Unfortunately what interesting aspects the module has is offset by some clumsier elements. The use of telepathy could have been replaced with a less forced method of communication. The battle with the golems and mummies uses an ugly mechanism of dropping a quest item whenever a certain number of them are destroyed whereupon more just spawn in (it feels very much like video game design rather than tabletop roleplaying, and it bites.) Certainly a better explanation of the fae factions at play here would have been convenient. Fun villain, though.
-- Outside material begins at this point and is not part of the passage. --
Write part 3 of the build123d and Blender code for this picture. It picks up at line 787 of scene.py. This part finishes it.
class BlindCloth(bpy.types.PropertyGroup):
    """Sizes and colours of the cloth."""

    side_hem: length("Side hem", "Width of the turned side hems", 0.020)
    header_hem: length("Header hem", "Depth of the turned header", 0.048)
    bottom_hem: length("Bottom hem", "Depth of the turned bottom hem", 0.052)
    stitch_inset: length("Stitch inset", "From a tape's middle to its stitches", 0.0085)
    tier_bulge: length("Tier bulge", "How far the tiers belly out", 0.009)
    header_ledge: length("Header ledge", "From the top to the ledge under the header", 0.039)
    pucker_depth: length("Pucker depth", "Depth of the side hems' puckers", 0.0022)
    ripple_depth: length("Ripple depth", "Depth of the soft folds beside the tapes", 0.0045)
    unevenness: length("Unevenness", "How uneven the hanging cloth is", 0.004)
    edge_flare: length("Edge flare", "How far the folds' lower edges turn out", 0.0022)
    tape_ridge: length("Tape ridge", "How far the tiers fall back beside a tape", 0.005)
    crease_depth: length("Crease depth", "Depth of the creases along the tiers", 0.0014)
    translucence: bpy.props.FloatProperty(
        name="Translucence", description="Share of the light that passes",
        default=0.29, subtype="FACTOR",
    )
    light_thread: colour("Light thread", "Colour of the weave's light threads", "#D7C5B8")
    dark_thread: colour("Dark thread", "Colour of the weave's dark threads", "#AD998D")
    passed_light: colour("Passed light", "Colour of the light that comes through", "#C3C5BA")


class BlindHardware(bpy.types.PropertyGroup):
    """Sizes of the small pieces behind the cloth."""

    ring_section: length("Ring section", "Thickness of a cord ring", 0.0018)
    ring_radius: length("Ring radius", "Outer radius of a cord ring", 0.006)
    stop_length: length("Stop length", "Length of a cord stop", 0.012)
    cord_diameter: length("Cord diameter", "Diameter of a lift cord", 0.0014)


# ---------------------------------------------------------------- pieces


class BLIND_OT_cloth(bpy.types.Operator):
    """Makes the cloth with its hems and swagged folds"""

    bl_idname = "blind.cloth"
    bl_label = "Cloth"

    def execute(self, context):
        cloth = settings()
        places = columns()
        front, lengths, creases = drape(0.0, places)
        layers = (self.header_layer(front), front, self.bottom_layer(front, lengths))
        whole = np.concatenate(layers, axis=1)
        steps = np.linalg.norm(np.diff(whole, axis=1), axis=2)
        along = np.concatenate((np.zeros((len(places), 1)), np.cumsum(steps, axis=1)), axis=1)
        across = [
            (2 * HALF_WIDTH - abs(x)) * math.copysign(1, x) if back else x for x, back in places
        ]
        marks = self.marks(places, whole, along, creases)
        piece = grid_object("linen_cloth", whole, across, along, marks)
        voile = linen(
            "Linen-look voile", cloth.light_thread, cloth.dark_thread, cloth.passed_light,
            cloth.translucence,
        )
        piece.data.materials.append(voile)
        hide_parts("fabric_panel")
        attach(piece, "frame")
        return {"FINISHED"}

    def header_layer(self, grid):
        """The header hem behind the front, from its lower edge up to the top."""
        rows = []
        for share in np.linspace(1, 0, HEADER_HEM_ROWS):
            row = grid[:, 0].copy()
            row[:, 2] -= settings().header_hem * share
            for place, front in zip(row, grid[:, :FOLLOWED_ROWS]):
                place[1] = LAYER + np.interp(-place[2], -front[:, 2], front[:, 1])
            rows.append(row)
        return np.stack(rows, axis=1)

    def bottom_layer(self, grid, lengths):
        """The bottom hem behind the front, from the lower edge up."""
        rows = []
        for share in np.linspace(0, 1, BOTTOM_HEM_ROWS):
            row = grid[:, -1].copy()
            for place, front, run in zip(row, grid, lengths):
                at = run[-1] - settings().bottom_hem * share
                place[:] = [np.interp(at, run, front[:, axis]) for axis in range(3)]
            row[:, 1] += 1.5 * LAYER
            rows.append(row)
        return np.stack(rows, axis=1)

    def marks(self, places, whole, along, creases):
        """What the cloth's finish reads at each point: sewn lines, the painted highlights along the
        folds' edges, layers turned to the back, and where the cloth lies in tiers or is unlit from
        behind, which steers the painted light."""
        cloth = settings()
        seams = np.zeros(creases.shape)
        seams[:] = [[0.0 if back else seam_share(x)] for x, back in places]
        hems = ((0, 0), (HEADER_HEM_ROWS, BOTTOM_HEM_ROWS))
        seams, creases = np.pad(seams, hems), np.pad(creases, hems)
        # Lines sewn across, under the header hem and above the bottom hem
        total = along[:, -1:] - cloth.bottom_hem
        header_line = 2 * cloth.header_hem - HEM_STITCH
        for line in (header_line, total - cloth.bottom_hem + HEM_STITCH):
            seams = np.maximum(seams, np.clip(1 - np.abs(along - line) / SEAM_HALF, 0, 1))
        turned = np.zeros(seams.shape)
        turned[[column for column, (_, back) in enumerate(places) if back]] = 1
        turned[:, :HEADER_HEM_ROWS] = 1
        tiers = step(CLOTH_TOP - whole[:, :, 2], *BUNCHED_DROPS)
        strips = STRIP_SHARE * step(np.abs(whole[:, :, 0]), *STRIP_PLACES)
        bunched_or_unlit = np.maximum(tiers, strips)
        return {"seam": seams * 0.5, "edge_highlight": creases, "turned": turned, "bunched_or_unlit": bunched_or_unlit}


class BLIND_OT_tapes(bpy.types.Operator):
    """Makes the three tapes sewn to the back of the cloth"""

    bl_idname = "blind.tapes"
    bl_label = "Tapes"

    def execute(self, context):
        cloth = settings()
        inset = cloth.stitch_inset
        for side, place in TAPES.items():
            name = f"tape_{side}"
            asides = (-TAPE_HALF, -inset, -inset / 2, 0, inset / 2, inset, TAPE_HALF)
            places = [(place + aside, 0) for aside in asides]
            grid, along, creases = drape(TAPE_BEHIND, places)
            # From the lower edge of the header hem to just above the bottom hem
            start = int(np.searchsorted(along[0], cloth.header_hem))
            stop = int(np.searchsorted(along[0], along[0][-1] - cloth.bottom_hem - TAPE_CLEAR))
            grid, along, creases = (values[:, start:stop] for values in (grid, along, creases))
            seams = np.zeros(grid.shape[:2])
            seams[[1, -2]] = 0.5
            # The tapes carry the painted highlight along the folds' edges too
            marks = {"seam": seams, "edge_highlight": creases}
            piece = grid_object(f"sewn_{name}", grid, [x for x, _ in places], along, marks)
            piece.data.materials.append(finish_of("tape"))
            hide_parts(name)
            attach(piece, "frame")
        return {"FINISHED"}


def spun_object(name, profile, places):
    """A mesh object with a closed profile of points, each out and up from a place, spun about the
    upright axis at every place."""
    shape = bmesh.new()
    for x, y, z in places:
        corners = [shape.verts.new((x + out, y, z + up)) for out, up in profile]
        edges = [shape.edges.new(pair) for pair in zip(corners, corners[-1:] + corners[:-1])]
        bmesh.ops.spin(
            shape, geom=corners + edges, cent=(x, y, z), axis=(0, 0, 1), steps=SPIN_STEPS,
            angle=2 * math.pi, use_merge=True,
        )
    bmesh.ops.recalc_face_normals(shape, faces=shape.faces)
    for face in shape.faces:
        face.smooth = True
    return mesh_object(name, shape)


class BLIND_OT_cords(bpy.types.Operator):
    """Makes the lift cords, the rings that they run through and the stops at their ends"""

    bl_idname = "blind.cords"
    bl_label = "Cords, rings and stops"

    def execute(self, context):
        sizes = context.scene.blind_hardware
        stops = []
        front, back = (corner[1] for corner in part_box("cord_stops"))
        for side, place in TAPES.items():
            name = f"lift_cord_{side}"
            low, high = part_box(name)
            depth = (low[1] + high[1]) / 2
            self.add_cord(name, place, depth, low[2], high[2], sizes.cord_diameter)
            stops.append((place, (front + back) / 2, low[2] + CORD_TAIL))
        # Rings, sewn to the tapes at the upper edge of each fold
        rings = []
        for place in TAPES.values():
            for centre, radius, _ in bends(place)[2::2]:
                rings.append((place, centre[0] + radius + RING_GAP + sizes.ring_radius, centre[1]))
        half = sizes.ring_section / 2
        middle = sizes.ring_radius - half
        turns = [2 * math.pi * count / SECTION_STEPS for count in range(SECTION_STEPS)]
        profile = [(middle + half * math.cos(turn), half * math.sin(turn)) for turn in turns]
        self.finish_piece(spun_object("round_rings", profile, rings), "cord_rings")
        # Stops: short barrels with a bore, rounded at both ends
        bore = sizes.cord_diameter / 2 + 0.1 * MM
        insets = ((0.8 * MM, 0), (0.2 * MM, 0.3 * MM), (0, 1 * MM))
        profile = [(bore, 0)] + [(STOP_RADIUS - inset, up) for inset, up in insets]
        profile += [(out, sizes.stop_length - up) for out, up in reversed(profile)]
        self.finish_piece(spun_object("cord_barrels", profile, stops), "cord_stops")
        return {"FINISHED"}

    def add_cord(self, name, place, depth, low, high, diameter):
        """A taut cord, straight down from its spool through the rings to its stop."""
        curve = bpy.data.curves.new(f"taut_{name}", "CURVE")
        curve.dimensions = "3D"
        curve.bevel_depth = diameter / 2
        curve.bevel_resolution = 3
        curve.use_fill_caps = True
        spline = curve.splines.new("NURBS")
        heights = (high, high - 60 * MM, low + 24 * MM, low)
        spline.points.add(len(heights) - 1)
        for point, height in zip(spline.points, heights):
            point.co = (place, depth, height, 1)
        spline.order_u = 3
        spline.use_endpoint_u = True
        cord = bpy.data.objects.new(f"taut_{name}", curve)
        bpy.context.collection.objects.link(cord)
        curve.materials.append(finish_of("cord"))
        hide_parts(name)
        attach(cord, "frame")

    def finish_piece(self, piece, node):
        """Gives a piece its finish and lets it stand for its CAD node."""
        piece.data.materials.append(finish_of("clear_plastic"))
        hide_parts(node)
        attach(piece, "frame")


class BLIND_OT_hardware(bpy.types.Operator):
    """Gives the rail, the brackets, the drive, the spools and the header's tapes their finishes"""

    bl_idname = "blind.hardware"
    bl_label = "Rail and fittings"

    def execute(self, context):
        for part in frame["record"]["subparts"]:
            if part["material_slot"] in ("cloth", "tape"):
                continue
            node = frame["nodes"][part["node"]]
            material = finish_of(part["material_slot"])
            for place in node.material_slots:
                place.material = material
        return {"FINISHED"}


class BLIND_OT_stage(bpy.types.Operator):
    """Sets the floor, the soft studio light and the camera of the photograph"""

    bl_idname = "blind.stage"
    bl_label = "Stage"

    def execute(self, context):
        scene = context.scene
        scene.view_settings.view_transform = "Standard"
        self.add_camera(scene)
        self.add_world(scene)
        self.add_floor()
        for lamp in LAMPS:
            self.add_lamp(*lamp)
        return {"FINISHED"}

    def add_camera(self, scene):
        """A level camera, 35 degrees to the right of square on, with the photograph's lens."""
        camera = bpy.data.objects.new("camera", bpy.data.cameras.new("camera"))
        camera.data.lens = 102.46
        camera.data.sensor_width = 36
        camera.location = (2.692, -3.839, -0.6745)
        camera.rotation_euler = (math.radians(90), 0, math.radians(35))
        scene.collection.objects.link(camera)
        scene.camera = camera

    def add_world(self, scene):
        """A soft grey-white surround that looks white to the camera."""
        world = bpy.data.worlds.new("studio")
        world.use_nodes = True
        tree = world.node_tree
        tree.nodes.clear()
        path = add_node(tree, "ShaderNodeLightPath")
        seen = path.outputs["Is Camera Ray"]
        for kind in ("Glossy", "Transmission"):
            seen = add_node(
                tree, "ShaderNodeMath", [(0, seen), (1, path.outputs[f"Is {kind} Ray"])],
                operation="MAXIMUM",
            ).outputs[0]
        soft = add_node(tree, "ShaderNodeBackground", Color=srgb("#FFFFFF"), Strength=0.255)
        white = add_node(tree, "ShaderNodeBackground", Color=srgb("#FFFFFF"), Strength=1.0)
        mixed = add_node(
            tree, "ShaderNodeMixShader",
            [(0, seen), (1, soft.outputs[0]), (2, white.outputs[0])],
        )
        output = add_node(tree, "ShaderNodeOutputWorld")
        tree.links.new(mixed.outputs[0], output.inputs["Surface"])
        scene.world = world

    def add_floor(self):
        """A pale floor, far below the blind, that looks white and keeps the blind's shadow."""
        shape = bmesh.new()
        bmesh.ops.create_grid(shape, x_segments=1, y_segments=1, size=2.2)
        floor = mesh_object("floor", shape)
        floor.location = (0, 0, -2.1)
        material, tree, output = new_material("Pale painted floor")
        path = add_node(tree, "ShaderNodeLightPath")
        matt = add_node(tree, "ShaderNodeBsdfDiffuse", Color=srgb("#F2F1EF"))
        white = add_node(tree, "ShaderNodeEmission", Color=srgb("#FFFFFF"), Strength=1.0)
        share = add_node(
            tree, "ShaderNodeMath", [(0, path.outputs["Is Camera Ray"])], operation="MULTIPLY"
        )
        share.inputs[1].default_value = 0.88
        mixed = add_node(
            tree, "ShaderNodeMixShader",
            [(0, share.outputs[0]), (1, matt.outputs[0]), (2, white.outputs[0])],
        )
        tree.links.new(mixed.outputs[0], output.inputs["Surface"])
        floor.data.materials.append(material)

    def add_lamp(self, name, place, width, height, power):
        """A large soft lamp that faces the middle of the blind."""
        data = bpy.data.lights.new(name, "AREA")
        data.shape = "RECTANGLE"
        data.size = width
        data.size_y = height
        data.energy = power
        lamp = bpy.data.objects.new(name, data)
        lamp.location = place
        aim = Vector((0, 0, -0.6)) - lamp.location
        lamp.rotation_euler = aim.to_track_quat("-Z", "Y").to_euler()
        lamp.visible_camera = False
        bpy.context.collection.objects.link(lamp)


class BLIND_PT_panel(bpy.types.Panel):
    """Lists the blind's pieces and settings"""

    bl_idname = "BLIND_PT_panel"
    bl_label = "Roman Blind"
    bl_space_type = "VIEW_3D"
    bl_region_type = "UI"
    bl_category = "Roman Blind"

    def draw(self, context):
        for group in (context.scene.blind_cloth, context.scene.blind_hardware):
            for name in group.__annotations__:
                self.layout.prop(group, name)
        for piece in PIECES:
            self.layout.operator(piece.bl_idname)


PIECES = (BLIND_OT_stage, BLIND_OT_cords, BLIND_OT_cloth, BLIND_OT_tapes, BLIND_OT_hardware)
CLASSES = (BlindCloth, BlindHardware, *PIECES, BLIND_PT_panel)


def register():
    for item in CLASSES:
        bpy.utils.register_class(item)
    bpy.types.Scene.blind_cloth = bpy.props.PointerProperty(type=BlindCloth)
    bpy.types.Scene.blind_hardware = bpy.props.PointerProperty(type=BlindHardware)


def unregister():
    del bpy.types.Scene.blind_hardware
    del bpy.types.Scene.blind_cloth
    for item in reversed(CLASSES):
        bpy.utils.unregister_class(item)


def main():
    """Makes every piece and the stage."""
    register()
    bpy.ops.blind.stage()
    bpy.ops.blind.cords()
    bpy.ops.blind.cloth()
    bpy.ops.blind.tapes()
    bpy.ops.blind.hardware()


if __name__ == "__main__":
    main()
If is the best adventure in the book, this is second best. The background is interesting and well-presented. The NPCs that accompany the party are likeable and the golem that is so integral to the plot is ripe for fun roleplaying opportunities. A side quest involving a dragon tortoise and its chwinga friends is a fantastic optional encounter and I wish more of the adventures had similarly interesting inclusions.
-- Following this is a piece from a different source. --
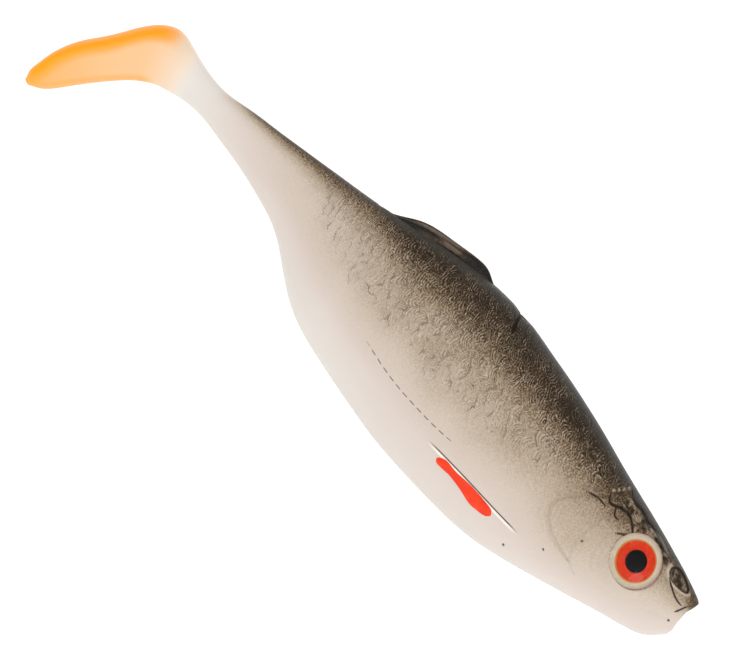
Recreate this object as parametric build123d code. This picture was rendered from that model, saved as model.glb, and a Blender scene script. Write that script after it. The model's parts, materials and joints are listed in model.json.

As for the adventure itself, the purple worm-infested Hall of Rainbows introduces the backstory through use of murals which keeps to the theme that Candlekeep Mysteries is meant to be promoting. The dracolich at the tomb can prove to be a worthy recurring foe, and the final matter of the sarcophagus offers a set of options that could potentially drive a wedge between the party. The Appendix is an excellent adventure, and also has a great voice to the writing (well done, Adam Lee.)
The obligatory lich at the end of the book is a really fresh take; a druid whose research into the undead caused her to become a moss-covered horror of lichen and fungus. Furthermore, her necromancy has created a plague that can only be eradicated by killing the lich, which itself may test the moral fortitude of the PCs seeing as her phylactery is a sweet and innocent fairy fella…
This is fairly traditional dungeon delving fare, but there’s enough cute twists to make it stand out. The room with the purple worm is a stand out, but I also especially like the fact that one room has been included specifically with the intention that the party would be able to comfortably rest there. That’s a quality touch.